Poess, Meikel; Rabl, Tilmann; Jacobsen, Hans-Arno
Proceedings of the 2017 Symposium on Cloud Computing, SoCC 2017, Santa Clara, CA, USA, September 24-27, 2017
The advent of Web 2.0 companies, such as Facebook, Google, and Amazon with their insatiable appetite for vast amounts of structured, semi-structured, and unstructured data, triggered the development of Hadoop and related tools, e.g., YARN, MapReduce, and Pig, as well as NoSQL databases. These tools form an open source software stack to support the processing of large and diverse data sets on clustered systems to perform decision support tasks. Recently, SQL is resurrecting in many of these solutions, e.g., Hive, Stinger, Impala, Shark, and Presto. At the same time, RDBMS vendors are adding Hadoop support into their SQL engines, e.g., IBM’s Big SQL, Actian’s Vortex, Oracle’s Big Data SQL, and SAP’s HANA. Because there was no industry standard benchmark that could measure the performance of SQL-based big data solutions, marketing claims were mostly based on “cherry picked” subsets of the TPC-DS benchmark to suit individual companies strengths, while blending out their weaknesses.
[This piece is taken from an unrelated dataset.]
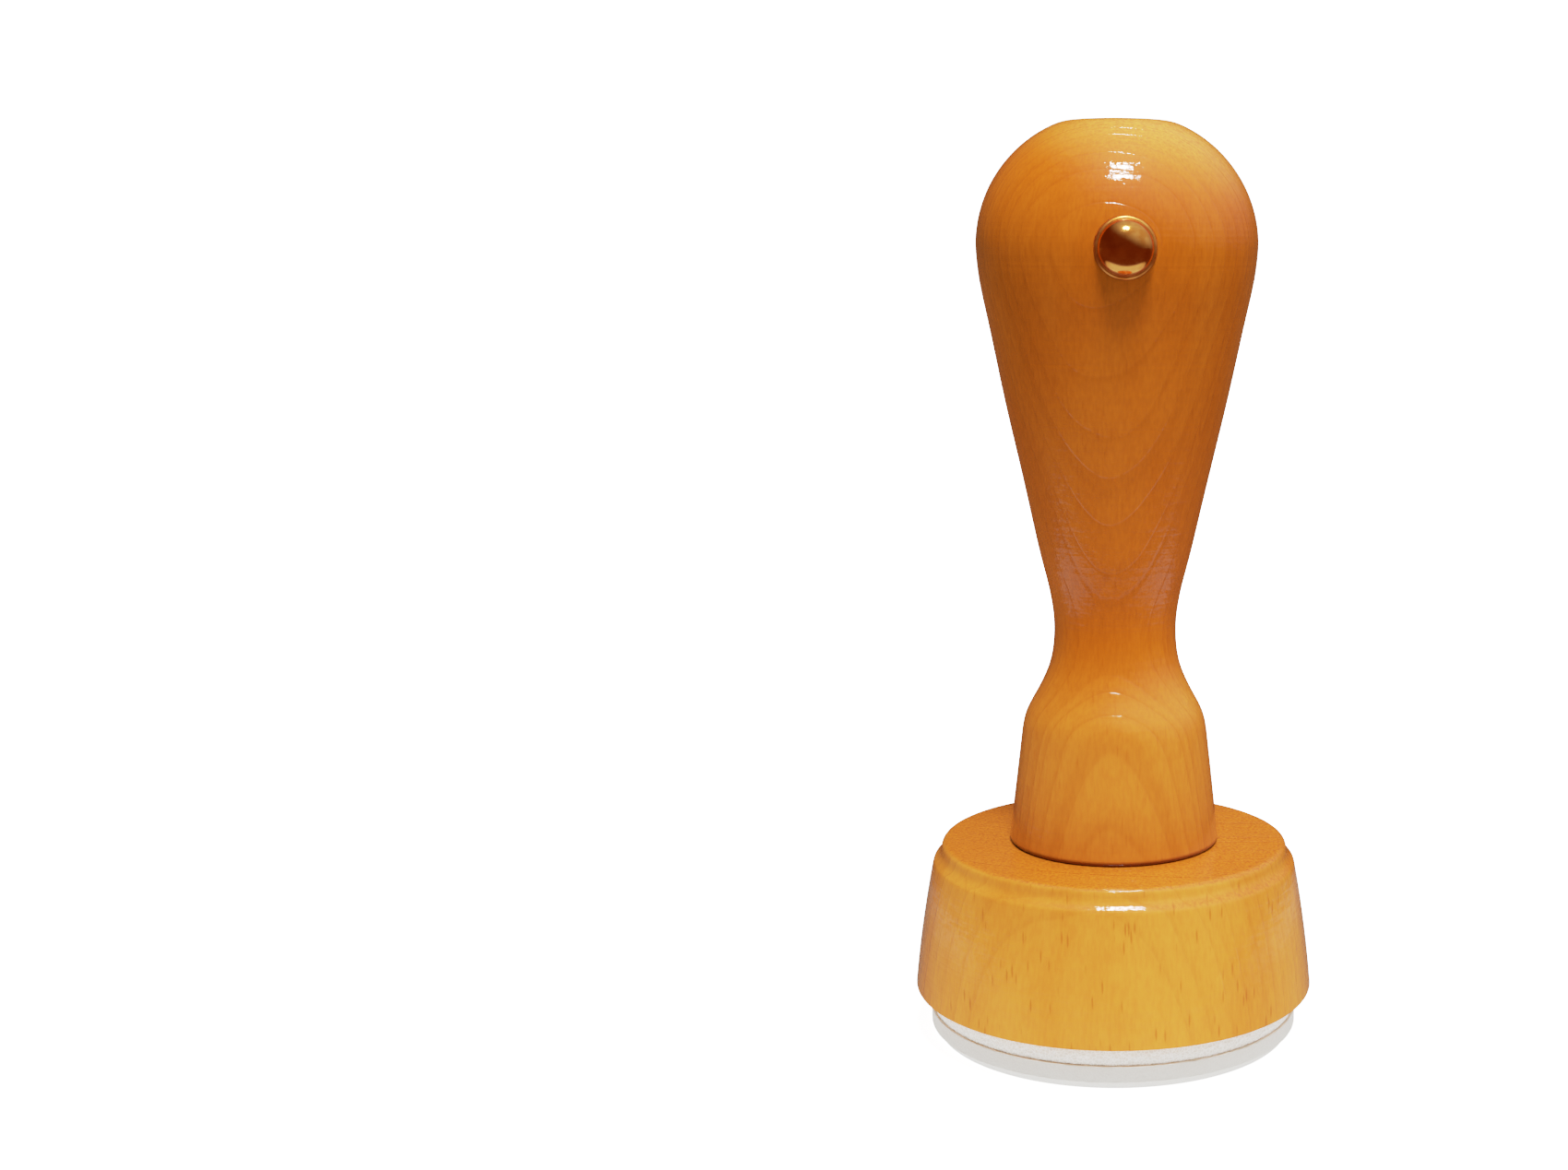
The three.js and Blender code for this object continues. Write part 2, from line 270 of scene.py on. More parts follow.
def lacquered_beech(name, light, dark, late, end_grain_and_shading, painted_light_below, pith, ring_mm, ring_depth,
                    fleck, seam, seed):
    """Clear-lacquered beech, cut with its grain along Z. Growth rings run round a pith behind the
    piece, so they show as long lines, and as ovals where the surface bulges. Rays show as short
    dark ticks on the front and back. ring_depth and fleck say how dark the rings and the ticks
    are. Below the first of the two levels given for it, the wood is painted paler as painted
    light, and palest below the second. seam is the level of a glued joint; just above it the wood
    is painted dark brown as painted shade in the joint. The colour given for the end grain is
    also used to paint light and shade on up-facing surfaces."""
    made, tree = new_material(name)
    in_mm = in_millimetres(tree)
    sample = add(tree, "ShaderNodeVectorMath", {0: in_mm, 1: seed}, operation="ADD").outputs[0]

    # The tree did not grow quite straight: the rings wander by a millimetre or so.
    drift = patches(tree, sample, (0.05, 0.05, 0.016), 2.0, roughness=0.45).outputs["Color"]
    drift = add(tree, "ShaderNodeVectorMath", {0: drift, 1: (0.5, 0.5, 0.5)},
                operation="SUBTRACT").outputs[0]
    wandering = add(tree, "ShaderNodeVectorMath", {0: drift, 1: (3.0, 3.0, 0), 2: in_mm},
                    operation="MULTIPLY_ADD").outputs[0]
    from_pith = add(tree, "ShaderNodeVectorMath", {0: wandering, 1: (*pith, 0)},
                    operation="SUBTRACT").outputs[0]
    level = add(tree, "ShaderNodeVectorMath", {0: from_pith, 1: (1, 1, 0.02)},
                operation="MULTIPLY").outputs[0]
    age = add(tree, "ShaderNodeVectorMath", {0: level}, operation="LENGTH").outputs["Value"]

    # No two years are alike: the ring count is bent by a slow one-dimensional noise.
    year = add(tree, "ShaderNodeMath", {0: age, 1: ring_mm}, operation="DIVIDE").outputs[0]
    season = add(tree, "ShaderNodeTexNoise", {"W": year, "Scale": 0.9, "Detail": 1.0},
                 noise_dimensions="1D").outputs["Fac"]
    year = add(tree, "ShaderNodeMath", {0: season, 1: 1.3, 2: year},
               operation="MULTIPLY_ADD").outputs[0]
    in_year = add(tree, "ShaderNodeMath", {0: year}, operation="FRACT").outputs[0]
    latewood = shade_steps(add(tree, "ShaderNodeValToRGB", {"Fac": in_year}),
                           [(0.0, 0.15), (0.3, 0.0), (0.7, 0.4), (0.93, 1.0), (1.0, 0.15)])
    ring_line = shade_steps(add(tree, "ShaderNodeValToRGB", {"Fac": in_year}),
                            [(0.84, 0.0), (0.93, 1.0), (0.99, 0.0)])

    # Rays: thin plates along the radius (Y), a fifth of a millimetre thick and 1 to 2 mm tall.
    ray_grid = add(tree, "ShaderNodeVectorMath", {0: wandering, 1: (1 / 0.55, 1 / 8, 1 / 3.8)},
                   operation="MULTIPLY").outputs[0]
    ray_distance = add(tree, "ShaderNodeTexVoronoi",
                       {"Vector": ray_grid, "Scale": 1.0, "Randomness": 1.0}).outputs["Distance"]
    rays = shade_steps(add(tree, "ShaderNodeValToRGB", {"Fac": ray_distance}),
                       [(0.1, 1.0), (0.22, 0.0)], "LINEAR")

    # Pores: fine dashes along the grain, drawn about twice as coarse as real ones so they show.
    pores = patches(tree, sample, (1 / 0.3, 1 / 0.3, 1 / 1.6), 3.0, roughness=0.62).outputs["Fac"]
    pore_marks = shade_steps(add(tree, "ShaderNodeValToRGB", {"Fac": pores}),
                             [(0.36, 0.2), (0.64, 0.8)], "LINEAR")

    # Streaks: soft lengthwise changes in colour, 3 to 8 mm wide.
    streak_grid = add(tree, "ShaderNodeVectorMath", {0: wandering, 1: (0.13, 0.13, 0.03)},
                      operation="MULTIPLY").outputs[0]
    streak_grid = add(tree, "ShaderNodeVectorMath", {0: streak_grid, 1: seed},
                      operation="ADD").outputs[0]
    streaks = add(tree, "ShaderNodeTexNoise", {"Vector": streak_grid, "Scale": 1.0, "Detail": 3.0,
                                               "Roughness": 0.5}).outputs["Fac"]
    streak_share = shade_steps(add(tree, "ShaderNodeValToRGB", {"Fac": streaks}),
                               [(0.3, 0.0), (0.7, 1.0)])

    body = add(tree, "ShaderNodeMix", {MIX: streak_share, FIRST: colour(dark), SECOND: colour(light)},
               data_type="RGBA").outputs[MIXED]
    height = add(tree, "ShaderNodeSeparateXYZ", {"Vector": in_mm}).outputs["Z"]
    # Painted light: below the given levels the wood is mixed towards a paler orange, as if the foot and
    # shoulder near the white floor were lit more.
    painted_light_share = add(tree, "ShaderNodeMapRange",
                   {"Value": height, "From Min": painted_light_below[0], "From Max": painted_light_below[1]},
                   interpolation_type="SMOOTHSTEP").outputs["Result"]
    body = add(tree, "ShaderNodeMix", {MIX: painted_light_share, FIRST: body, SECOND: colour("#d5802a")},
               data_type="RGBA").outputs[MIXED]
    ring_share = add(tree, "ShaderNodeMath", {0: latewood, 1: ring_depth},
                     operation="MULTIPLY").outputs[0]
    ringed = add(tree, "ShaderNodeMix", {MIX: ring_share, FIRST: body, SECOND: colour(late)},
                 data_type="RGBA").outputs[MIXED]
    pored = add(tree, "ShaderNodeMix", {MIX: 0.12, FIRST: ringed, SECOND: pore_marks},
                data_type="RGBA", blend_type="OVERLAY").outputs[MIXED]

    # The plates of the rays are cut across on the front and back, where they show as dark ticks.
    normal = add(tree, "ShaderNodeNewGeometry").outputs["Normal"]
    facing = add(tree, "ShaderNodeSeparateXYZ", {"Vector": normal})
    across = add(tree, "ShaderNodeMath", {0: facing.outputs["Y"]}, operation="ABSOLUTE").outputs[0]
    across = shade_steps(add(tree, "ShaderNodeValToRGB", {"Fac": across}), [(0.2, 0.0), (0.7, 1.0)])
    ray_colour = add(tree, "ShaderNodeMix", {MIX: across, FIRST: colour(light), SECOND: colour(late)},
                     data_type="RGBA").outputs[MIXED]
    ray_share = add(tree, "ShaderNodeMath", {0: rays, 1: fleck}, operation="MULTIPLY").outputs[0]
    rayed = add(tree, "ShaderNodeMix", {MIX: ray_share, FIRST: pored, SECOND: ray_colour},
                data_type="RGBA").outputs[MIXED]

    # Up-facing surfaces take the end grain's colour, which is also painted light and shade: on the
    # handle it is paler, as painted top light on the crown, and on the base darker, as painted shade
    # on its top. The mask leans a little to the right, so the painted light and shade are stronger
    # on that side.
    facing_up_and_right = add(tree, "ShaderNodeVectorMath", {0: normal, 1: (0.26, 0, 0.97)},
                    operation="DOT_PRODUCT").outputs["Value"]
    endgrain_and_shading_share = shade_steps(add(tree, "ShaderNodeValToRGB", {"Fac": facing_up_and_right}),
                            [(0.42, 0.0), (1.0, 0.85)])
    wood = add(tree, "ShaderNodeMix", {MIX: endgrain_and_shading_share, FIRST: rayed, SECOND: colour(end_grain_and_shading)},
               data_type="RGBA").outputs[MIXED]
    specks = patches(tree, sample, (1 / 0.28, 1 / 0.28, 1 / 0.6), 2.0, roughness=0.7).outputs["Fac"]
    speck_tone = shade_steps(add(tree, "ShaderNodeValToRGB", {"Fac": specks}),
                             [(0.35, 0.34), (0.65, 0.66)], "LINEAR")
    wood = add(tree, "ShaderNodeMix", {MIX: endgrain_and_shading_share, FIRST: wood, SECOND: speck_tone},
               data_type="RGBA", blend_type="OVERLAY").outputs[MIXED]

    # The bottom edge of the foot, just above the glued joint, is painted dark brown: painted shade of
    # the gap between handle and base.
    painted_seam_shade = add(tree, "ShaderNodeMapRange",
                 {"Value": height, "From Min": seam + 0.3, "From Max": seam + 0.6, "To Min": 0.95,
                  "To Max": 0.0}).outputs["Result"]
    wood = add(tree, "ShaderNodeMix", {MIX: painted_seam_shade, FIRST: wood, SECOND: colour("#6a2a08")},
               data_type="RGBA").outputs[MIXED]

    # Turning marks left under the lacquer: fine rings about the axis, half a millimetre apart.
    marks = add(tree, "ShaderNodeTexNoise", {"W": height, "Scale": 1.9, "Detail": 2.0},
                noise_dimensions="1D").outputs["Fac"]
    relief = add(tree, "ShaderNodeMath", {0: pores, 1: 0.6, 2: marks},
                 operation="MULTIPLY_ADD").outputs[0]
    grain_bump = add(tree, "ShaderNodeBump",
                     {"Height": relief, "Strength": 0.3, "Distance": 0.00004}).outputs["Normal"]

    # The lacquer sinks a little over the hard late wood of each ring, and lies elsewhere as
    # uneven as orange peel, so its highlights break up into arcs.
    peel = patches(tree, in_mm, (0.8, 0.8, 0.8), 3.0).outputs["Fac"]
    grit = patches(tree, sample, (1.7, 1.7, 1.7), 2.0, roughness=0.6).outputs["Fac"]
    film = add(tree, "ShaderNodeMath", {0: grit, 1: 0.8, 2: peel},
               operation="MULTIPLY_ADD").outputs[0]
    film = add(tree, "ShaderNodeMath", {0: relief, 1: 0.4, 2: film},
               operation="MULTIPLY_ADD").outputs[0]
    film = add(tree, "ShaderNodeMath", {0: ring_line, 1: -0.6, 2: film},
               operation="MULTIPLY_ADD").outputs[0]
    coat_bump = add(tree, "ShaderNodeBump",
                    {"Height": film, "Strength": 0.6, "Distance": 0.00008}).outputs["Normal"]
    rough = add(tree, "ShaderNodeMapRange",
                {"Value": pores, "To Min": 0.42, "To Max": 0.6}).outputs["Result"]
    shader = add(tree, "ShaderNodeBsdfPrincipled", {
        "Base Color": wood,
        "Roughness": rough,
        "IOR": 1.45,
        "Specular IOR Level": 0.08,
        "Normal": grain_bump,
        "Coat Weight": 1.0,
        "Coat Roughness": 0.06,
        "Coat IOR": 1.42,
        "Coat Normal": coat_bump,
    })
    add(tree, "ShaderNodeOutputMaterial", {"Surface": shader.outputs[0]})
    return made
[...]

In this paper, we present and analyze our work on modifying TPC-DS to fill the void for an industry standard benchmark that is able to measure the performance of SQL-based big data solutions. The new benchmark was ratified by the TPC in early 2016. To show the significance of the new benchmark, we analyze performance data obtained on four different systems running big data, traditional RDBMS, and columnar in-memory architectures.